En complément des dispositions sur la coopération internationale, la Convention contre la criminalité organisée comprend également des articles spécifiques sur la coopération technique qui englobe l’échange d’informations (article 28), la coopération pour l’élaboration de programmes de formation spécifiques (article 29) ainsi que pour renforcer l’assistance et la coopération financières et matérielles, notamment en faveur des pays en développement (article 30).
Outre sa capacité d'adaptation, la Convention contre la criminalité organisée présente d'autres caractéristiques intéressantes. S’appuyant sur l’élan historique, les États ont pu inclure dans la Convention certains éléments novateurs tels que la disposition relative à la prévention de la criminalité organisée. La question est couverte par l'article 31 (et le Module 12), qui transfère au niveau mondial les efforts déjà discutés ou entrepris au niveau régional (Vlassis, 2001). Cette disposition est incluse pour encourager les pays à prendre des mesures appropriées pour protéger leurs marchés légaux contre l’infiltration de la criminalité organisée. L’article prévoit, entre autres, la promotion et l’élaboration de normes et de procédures destinées à sauvegarder l’intégrité des entités publiques et privées, de codes de conduite pour les professions concernées ainsi que la prévention de l’utilisation abusive de personnes morales par des groupes criminels organisés.

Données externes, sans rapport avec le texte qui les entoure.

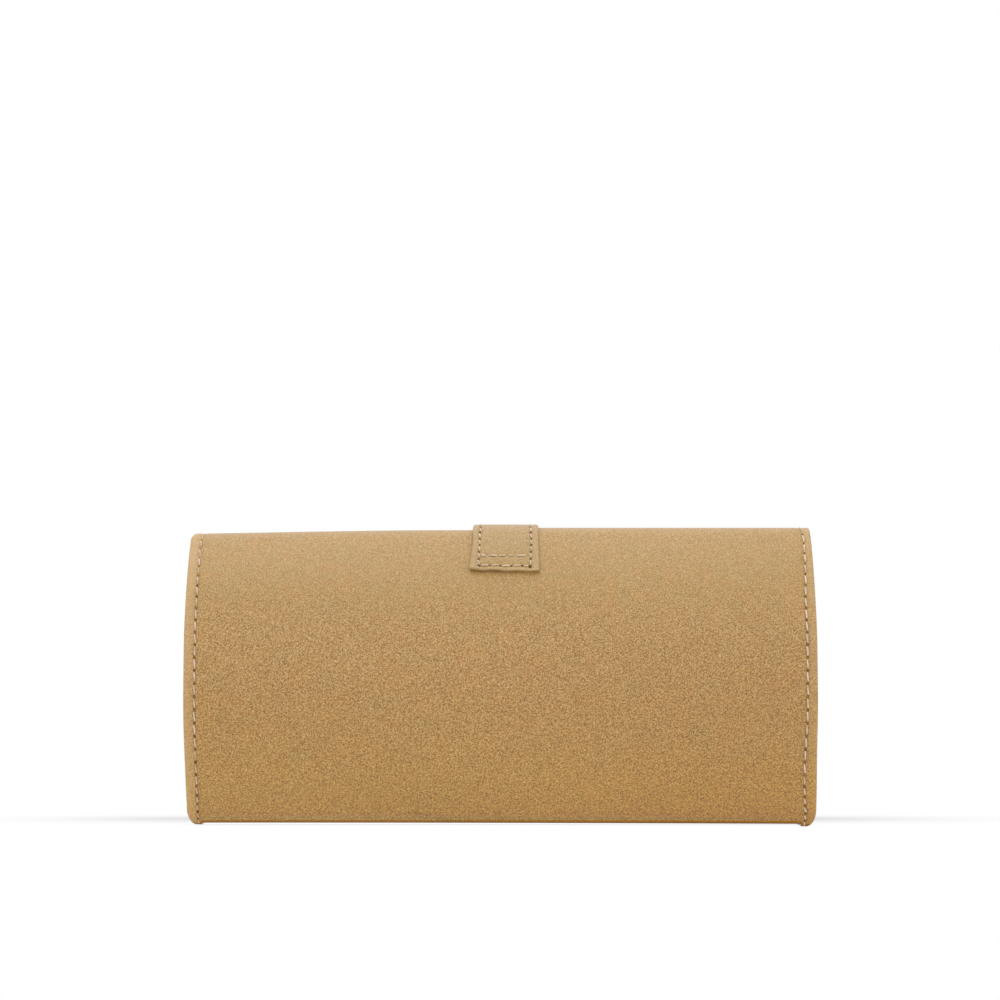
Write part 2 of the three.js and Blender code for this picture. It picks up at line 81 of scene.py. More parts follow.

La question de la responsabilité des personnes morales est une autre caractéristique fascinante de la Convention (article 10 ; analysée dans le Module 4). La criminalité grave et organisée est fréquemment commise par le biais ou sous le couvert de personnes morales telles que des sociétés ou des organisations caritatives. Afin de supprimer cet instrument et bouclier de la criminalité transnationale organisée, la Convention contre la criminalité organisée exige l’établissement d’une responsabilité pour les personnes morales. L'article 10 sur la responsabilité des personnes morales est une reconnaissance importante du rôle que peuvent jouer les personnes morales dans la commission ou la facilitation de la criminalité transnationale organisée.